On appeal, Fidelity argued that, as a matter of law, a title insurance policy holder may not enter a Morris agreement. Fidelity asserted that, unlike the third-party insurance claim at issue in Morris, the title policies provide insurance for a first-party property loss, meaning loss caused by alleged defects that, if established, could lessen the value of the insureds' property. The court side-stepped this interesting issue and assumed that even if Morris applied to title insurance claims, under the circumstances presented, the settlement agreement is not a compliant Morris agreement.

The court of appeals noted that the settlement agreement was not between the insureds and the third-party mechanics' lien claimants, but was rather an agreement between the insureds and an entity they controlled that had purchased the mechanics' lien claims.
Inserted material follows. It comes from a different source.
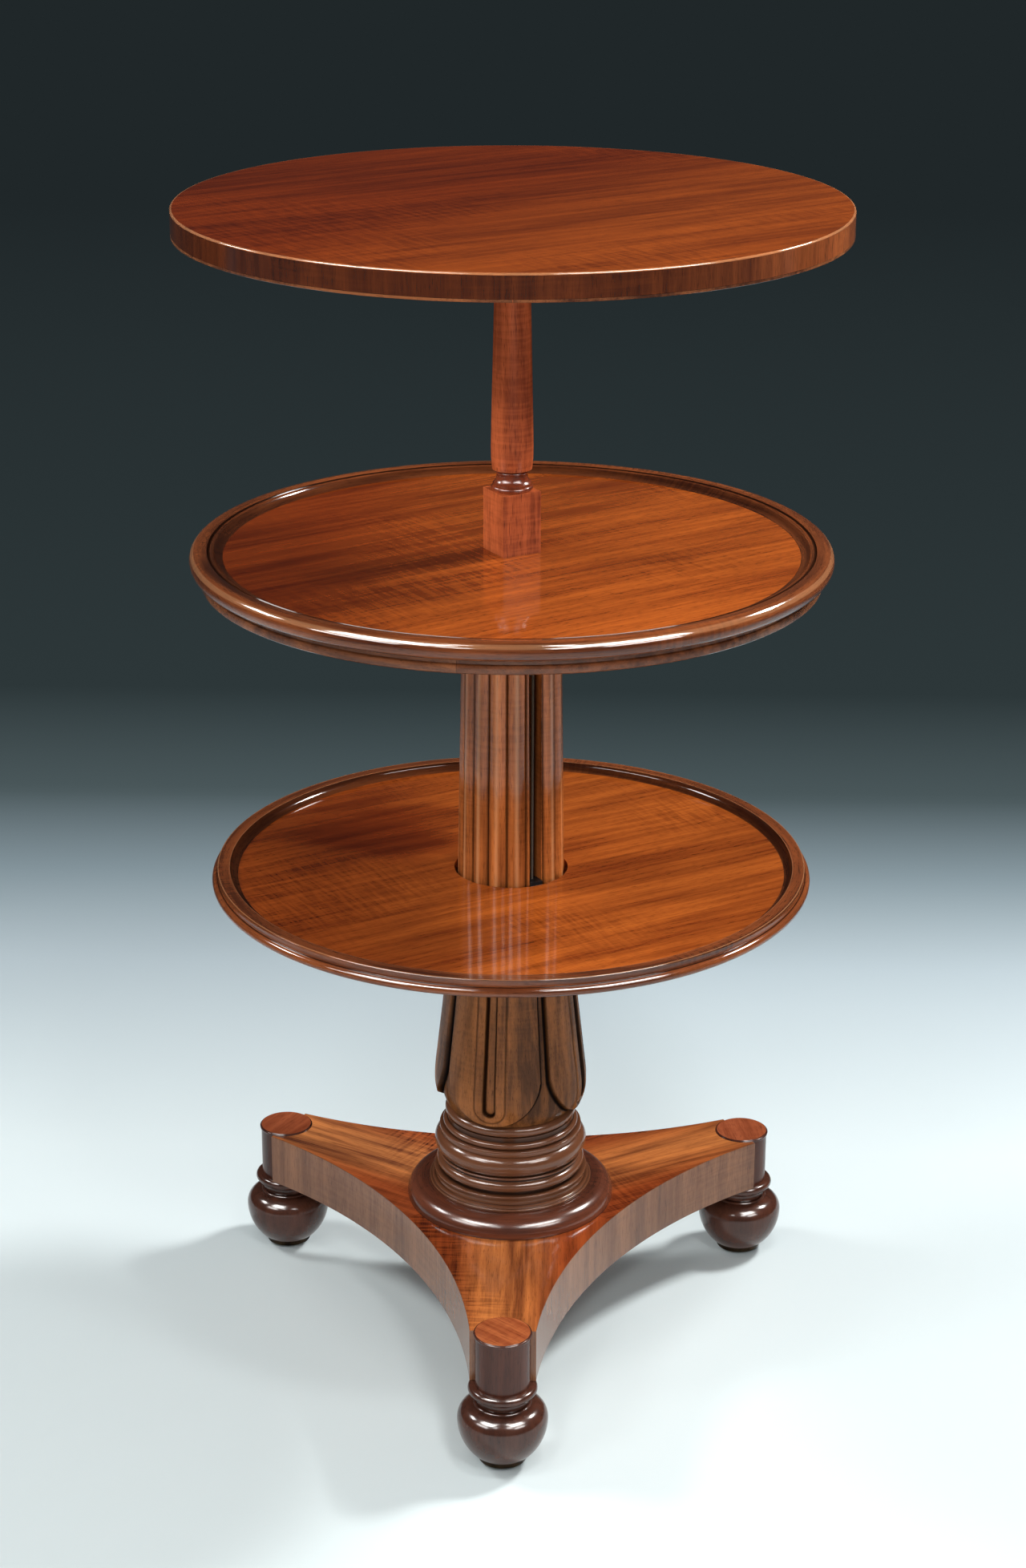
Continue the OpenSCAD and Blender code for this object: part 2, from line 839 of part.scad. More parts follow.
// Round board of the middle tier, socketed for the tenon and pierced for the shaft
mid_board_r = mid_floor_d / 2 + 3;
module middle_board() {
  color(light_wood)
    difference() {
      translate([0, 0, mid_board_z])
        cylinder(r = mid_board_r, h = mid_board_t);
      translate([0, 0, mid_board_z - 1])
        cylinder(r = tenon_d / 2 + fit, h = tenon_top_z - mid_board_z + 1 + fit);
      rotate([0, 0, slot_angle])
        translate([-square_bore / 2, -square_bore / 2, mid_board_z])
          cube([square_bore, square_bore, mid_board_t + 1]);
      on_circle(6, mid_screw_r, 0)
        screw_hole(mid_boss_z, mid_boss_t + screw_bite);
    }
}

// Rim of the middle tier: cavetto, sloping top and bold torus nose
mid_torus_r = 9;
module middle_rim() {
  nose = mid_d / 2;
  ridge_r = nose - mid_torus_r;
  torus_z = mid_ridge_z - mid_torus_r;
  inner_top_r = mid_floor_d / 2 + 10.5;
  color(wood)
    rotate_extrude()
      union() {
        difference() {
          polygon([
            [mid_floor_d / 2, mid_floor_z],
            [mid_board_r + fit, mid_floor_z],
            [mid_board_r + fit, torus_z - mid_torus_r],
            [ridge_r, torus_z - mid_torus_r],
            [ridge_r, mid_ridge_z],
            [inner_top_r, mid_ridge_z - 2],
            [mid_floor_d / 2, mid_ridge_z - 2]
          ]);
          translate([mid_floor_d / 2, mid_floor_z + 11.5])
            circle(r = 11.5);
          translate([inner_top_r + 3.2, mid_ridge_z - 0.9])
            circle(r = 1.3);
        }
        translate([ridge_r, torus_z])
          circle(r = mid_torus_r);
      }
}

// Built-up ring under the middle rim, with a sunk fillet above it
module middle_lower_ring() {
  torus_z = mid_ridge_z - mid_torus_r;
  top = torus_z - mid_torus_r;
  band_h = 9;
  band_r = mid_d / 2 - 10;
  round_r = 2.4;
  color(dark_wood)
    difference() {
      rotate_extrude()
        union() {
          translate([mid_board_r + fit, mid_ring_z])
            square([band_r - round_r - mid_board_r - fit, band_h]);
          translate([mid_board_r + fit, mid_ring_z + round_r])
            square([band_r - mid_board_r - fit, band_h - 2 * round_r]);
          for (z = [mid_ring_z + round_r, mid_ring_z + band_h - round_r])
            translate([band_r - round_r, z])
              circle(r = round_r);
          translate([mid_board_r + fit, mid_ring_z + band_h])
            square([band_r - 2 - mid_board_r - fit, top - mid_ring_z - band_h]);
        }
      kerfs(band_r + 10, mid_ring_z, 20, -98);
    }
}

module pulley_axles() {
  color(steel)
    each_slot()
      translate([pulley_at_r, axle_l / 2, pulley_z])
        rotate([90, 0, 0])
          cylinder(r = axle_r, h = axle_l);
}

// Bowed steel strips that press on the fixed column's bore
module friction_springs() {
  color(steel)
    for (turn = [90, 270])
      rotate([0, 0, slot_angle + turn])
        difference() {
          translate([0, spring_w / 2, 0])
            rotate([90, 0, 0])
              linear_extrude(spring_w)
                intersection() {
                  difference() {
                    translate([spring_crest_r - spring_arc_r, spring_mid_z])
                      circle(r = spring_arc_r, $fn = 360);
                    translate([spring_crest_r - spring_arc_r, spring_mid_z])
                      circle(r = spring_arc_r - spring_t, $fn = 360);
                  }
                  translate([spring_seat_r, spring_mid_z - spring_half_l])
                    square([20, 2 * spring_half_l]);
                }
          translate([0, 0, spring_mid_z - spring_screw_dz])
            rotate([0, 90, 0])
              cylinder(r = 1.2 + fit, h = 80);
        }
}
module friction_spring_screws() {
  head_at = spring_head_at + fit;
  color(brass)
    for (turn = [90, 270])
      rotate([0, 0, slot_angle + turn])
        translate([0, 0, spring_mid_z - spring_screw_dz])
          rotate([0, 90, 0]) {
            translate([0, 0, head_at])
              cylinder(r = spring_head_r, h = 0.9);
            translate([0, 0, spring_seat_r - 8])
              cylinder(r = 1.2, h = head_at + 8.1 - spring_seat_r);
          }
}

// Cord from each pulley down to the foot of the shaft
module cord_inner_run() {
  color(cord_colour)
    each_slot()
      translate([pulley_at_r - cord_turn_r, 0, shaft_foot_z])
        cylinder(r = cord_r, h = pulley_z - shaft_foot_z);
}
module cord_over_pulley() {
  color(cord_colour)
    each_slot()
      translate([pulley_at_r, 0, pulley_z])
        rotate([90, 0, 0])
          rotate_extrude(angle = 180)
            translate([cord_turn_r, 0])
              circle(r = cord_r, $fn = 24);
}

// Grooved pulley on a long hub
module pulley(turn) {
  hub_l = slot_w - 0.8;
  color(brass)
    rotate([0, 0, slot_angle + turn])
      translate([pulley_at_r, 0, pulley_z])
        rotate([90, 0, 0])
          rotate_extrude()
            difference() {
              union() {
                translate([axle_r + running_gap, -hub_l / 2])
                  square([pulley_hub_r - axle_r - running_gap, hub_l]);
                translate([axle_r + running_gap, -pulley_w / 2])
                  square([pulley_flange_r - axle_r - running_gap, pulley_w]);
              }
              translate([cord_turn_r + 0.3, 0])
                circle(r = cord_r + 0.5);
              translate([cord_turn_r, -cord_r - 0.4])
                square([10, 2 * cord_r + 0.8]);
            }
}

// Slender shaft: square foot, small neck mouldings, cigar-shaped stem and tenon
module slender_shaft() {
  block_top = mid_floor_z + block_h;
  half = shaft_side / 2;
  belly_r = half;
  stem_z = block_top + 20;
  color(wood)
    difference() {
      union() {
        rotate([0, 0, slot_angle])
          translate([-half, -half, shaft_foot_z])
            cube([shaft_side, shaft_side, block_top - shaft_foot_z]);
        rotate_extrude()
          union() {
            translate([0, block_top - 1])
              square([half - 1.6, 3]);
            translate([half - 2.4, block_top + 2.6])
              circle(r = 2.4);
            translate([0, block_top + 1])
              square([half - 2.4, 4]);
            difference() {
              translate([0, block_top + 5])
                square([half - 1.6, 9]);
              translate([half + 3.8, block_top + 14])
                circle(r = 9);
            }
            translate([0, block_top + 13])
              square([half - 6, 7.5]);
            translate([half - 6.2, block_top + 16.8])
              circle(r = 1.7);
            polygon([
              [0, stem_z],
              [belly_r - 1.1, stem_z],
              [belly_r - 0.2, stem_z + 10],
              [belly_r, stem_z + 21],
              [belly_r - 0.4, stem_z + 45],
              [shaft_top_d / 2, top_bearer_z],
              [0, top_bearer_z]
            ]);
          }
        translate([0, 0, top_bearer_z - 1])
          cylinder(r = shaft_tenon_r, h = top_bearer_t + 11);
      }
      for (side = [-1, 1])
        rotate([0, 0, slot_angle + 90])
          translate([side * 9, 0, shaft_foot_z - 1])
            cylinder(r = screw_r + fit, h = 1 + 14.5);
    }
}
shaft_tenon_r = 12;

// Iron plate on the foot of the shaft, with a lug in each slot for the cord
module shaft_foot_plate() {
  side = shaft_side - 0.4;
  z = shaft_foot_z - foot_plate_t;
  color(steel)
    difference() {
      rotate([0, 0, slot_angle])
        union() {
          translate([-side / 2, -side / 2, z])
            cube([side, side, foot_plate_t]);
          translate([-lug_r, -lug_w / 2, z])
            cube([2 * lug_r, lug_w, foot_plate_t]);
        }
      for (side = [-1, 1])
        rotate([0, 0, slot_angle + 90])
          translate([side * 9, 0, 0])
            screw_hole(z, foot_plate_t + 1);
    }
}
module shaft_foot_screws() {
  color(brass)
    for (side = [-1, 1])
      rotate([0, 0, slot_angle + 90])
        translate([side * 9, 0, 0])
          screw_up(shaft_foot_z - foot_plate_t, foot_plate_t + 14);
}

// Turned bearer screwed under the top
top_screw_r = top_bearer_d / 2 - 16;
module top_bearer() {
  color(wood)
    difference() {
      rotate_extrude()
        union() {
          translate([shaft_tenon_r + fit, top_bearer_z])
            square([top_bearer_d / 2 - shaft_tenon_r - fit - 8, top_bearer_t]);
          translate([shaft_tenon_r + fit, top_board_z - 3])
            square([top_bearer_d / 2 - shaft_tenon_r - fit, 3]);
          intersection() {
            translate([top_bearer_d / 2 - 8, top_board_z - 3])
              circle(r = 8);
            translate([top_bearer_d / 2 - 8, top_bearer_z])
              square([8, top_bearer_t]);
          }
        }
      on_circle(6, top_screw_r, 0)
        screw_hole(top_bearer_z, top_bearer_t + screw_bite);
    }
}
module top_bearer_screws() {
  color(brass)
    on_circle(6, top_screw_r, 0)
      screw_up(top_bearer_z, top_bearer_t + screw_bite);
}

// Round board of the top
module top_board() {
  color(light_wood)
    difference() {
      translate([0, 0, top_board_z])
        cylinder(r = top_d / 2 - edge_band_t - fit, h = top_board_t);
      translate([0, 0, top_board_z - 1])
        cylinder(r = shaft_tenon_r + fit, h = 11.5);
      on_circle(6, top_screw_r, 0)
        screw_hole(top_bearer_z, top_bearer_t + screw_bite);
    }
}

// Crossbanded edge of the top, with its upper arris rounded
module top_edge_band() {
  round_r = 0.9;
  foot_z = top_board_z - band_lap;
  color(dark_wood)
    rotate_extrude()
      union() {
        translate([top_d / 2 - edge_band_t, foot_z])
          square([edge_band_t, top_z - round_r - foot_z]);
        translate([top_d / 2 - edge_band_t, foot_z])
          square([edge_band_t - round_r, top_z - foot_z]);
        translate([top_d / 2 - round_r, top_z - round_r])
          circle(r = round_r, $fn = 48);
      }
}

// Built-up lipping that thickens the top's edge from below
module top_lipping() {
  color(wood)
    difference() {
      union() {
        ring(top_d / 2, top_d / 2 - lipping_w, lipping_z, lipping_h - band_lap);
        ring(top_d / 2 - edge_band_t - fit, top_d / 2 - lipping_w, lipping_z, lipping_h);
      }
      kerfs(top_d / 2 + 10, lipping_z, lipping_h, -88.6);
    }
}

platform();
corner_post(0);  // corner_post_1
corner_post(1);  // corner_post_2
corner_post(2);  // corner_post_3
foot(0);  // foot_1
foot(1);  // foot_2
foot(2);  // foot_3
cushion_ring();
vase_column();
lower_bearer();
lower_bearer_screws();
lower_board();
lower_rim();
guide_collar();
guide_keys();
well_cover();
well_cover_screws();
caster_cup(0);  // caster_cup_1
caster_cup(1);  // caster_cup_2
caster_cup(2);  // caster_cup_3
cord_outer_run();
reeded_column();
middle_boss();
middle_boss_screws();
middle_board();
middle_rim();
middle_lower_ring();
pulley_axles();
friction_springs();
friction_spring_screws();
cord_inner_run();
cord_over_pulley();
pulley(0);  // pulley_1
pulley(180);  // pulley_2
slender_shaft();
shaft_foot_plate();
shaft_foot_screws();
top_bearer();
top_bearer_screws();
top_board();
top_edge_band();
top_lipping();
caster_fork(0);  // caster_fork_1
caster_fork(1);  // caster_fork_2
caster_fork(2);  // caster_fork_3
caster_axle(0);  // caster_axle_1
caster_axle(1);  // caster_axle_2
caster_axle(2);  // caster_axle_3
caster_wheel(0);  // caster_wheel_1
caster_wheel(1);  // caster_wheel_2
caster_wheel(2);  // caster_wheel_3
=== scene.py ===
import math

import bmesh
import bpy
from mathutils import Matrix, Vector


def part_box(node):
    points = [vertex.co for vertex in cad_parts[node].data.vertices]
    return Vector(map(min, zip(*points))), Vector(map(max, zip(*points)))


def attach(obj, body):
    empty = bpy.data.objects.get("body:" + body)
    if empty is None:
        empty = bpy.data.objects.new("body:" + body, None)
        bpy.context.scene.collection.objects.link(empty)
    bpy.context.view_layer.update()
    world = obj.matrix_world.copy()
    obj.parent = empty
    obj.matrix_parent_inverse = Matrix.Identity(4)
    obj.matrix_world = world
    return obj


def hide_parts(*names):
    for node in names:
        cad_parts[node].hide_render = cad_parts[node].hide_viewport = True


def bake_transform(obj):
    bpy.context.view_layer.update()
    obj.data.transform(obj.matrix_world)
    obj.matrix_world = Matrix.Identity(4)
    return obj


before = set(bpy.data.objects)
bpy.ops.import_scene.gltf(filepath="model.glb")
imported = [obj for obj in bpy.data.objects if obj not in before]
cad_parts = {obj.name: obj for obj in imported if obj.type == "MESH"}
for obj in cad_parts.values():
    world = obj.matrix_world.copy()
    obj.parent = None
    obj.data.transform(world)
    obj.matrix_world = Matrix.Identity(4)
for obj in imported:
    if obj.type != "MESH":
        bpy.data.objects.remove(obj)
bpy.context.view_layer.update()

# Camera
# It stands at the photograph's distance and height, a little to the right of
# the front foot, and carries the photograph's slight roll.
CAMERA_DISTANCE = 2.7978
CAMERA_HEIGHT = 1.6471
CAMERA_AZIMUTH = math.radians(1.364)
CAMERA_PITCH = math.radians(21.01)
CAMERA_ROLL = 0.00289
CAMERA_TURN = -0.00059
FOCAL_PIXELS = 3914.4
PHOTO_HEIGHT = 1957

camera_data = bpy.data.cameras.new("camera")
camera_data.sensor_width = 36.0
camera_data.lens = FOCAL_PIXELS * camera_data.sensor_width / PHOTO_HEIGHT
camera_data.clip_end = 60.0
camera = bpy.data.objects.new("camera", camera_data)
bpy.context.scene.collection.objects.link(camera)
camera.matrix_world = (
    Matrix.Rotation(CAMERA_AZIMUTH, 4, "Z")
    @ Matrix.Translation((0, -CAMERA_DISTANCE, CAMERA_HEIGHT))
    @ Matrix.Rotation(CAMERA_TURN, 4, "Z")
    @ Matrix.Rotation(math.pi / 2 - CAMERA_PITCH, 4, "X")
    @ Matrix.Rotation(CAMERA_ROLL, 4, "Z")
)
bpy.context.scene.camera = camera
bpy.context.scene.view_settings.view_transform = "Standard"


# Studio
# A pale sweep that darkens to blue-grey far behind the table, and far off it is a painted glow: its
# colour shines as light for the camera and in reflections. Small soft boxes light it from both
# sides and from the front, and the wide ones named sheen are seen only as reflections in the
# polish.
def tone(red, green, blue):
    """A colour given as it looks on screen, 0 to 255, as linear values."""

    def linear(value):
        value /= 255
        return value / 12.92 if value <= 0.04045 else ((value + 0.055) / 1.055) ** 2.4

    return (linear(red), linear(green), linear(blue), 1.0)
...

The insureds were not at risk of personal liability because of the settlement. This removed the risk a Morris agreement is designed to protect against, i.e., the insured’s risk of excessive personal liability. Additionally, the settlement agreement was for an amount significantly greater than the amount paid to purchase the mechanics' lien claims ($38 million compared to $13.65 million). And the settlement amount contained payments for which the insured was not liable. It included an amount for the attorneys’ fees of the mechanics’ lien claimants, but this amount was not paid to the mechanics’ lien claimants. The court apparently felt that the Morris agreement was not free from collusion and the amount was not reasonable. Accordingly, the court of appeals concluded that the settlement agreement between the insureds and the entity that purchased the mechanics' lien claims was not a compliant Morris agreement and reversed the superior court's ruling. This determination also caused the court to reverse the dismissal of Fidelity’s intentional interference claim against CLMC for interfering with the insurance contract with ML Investors.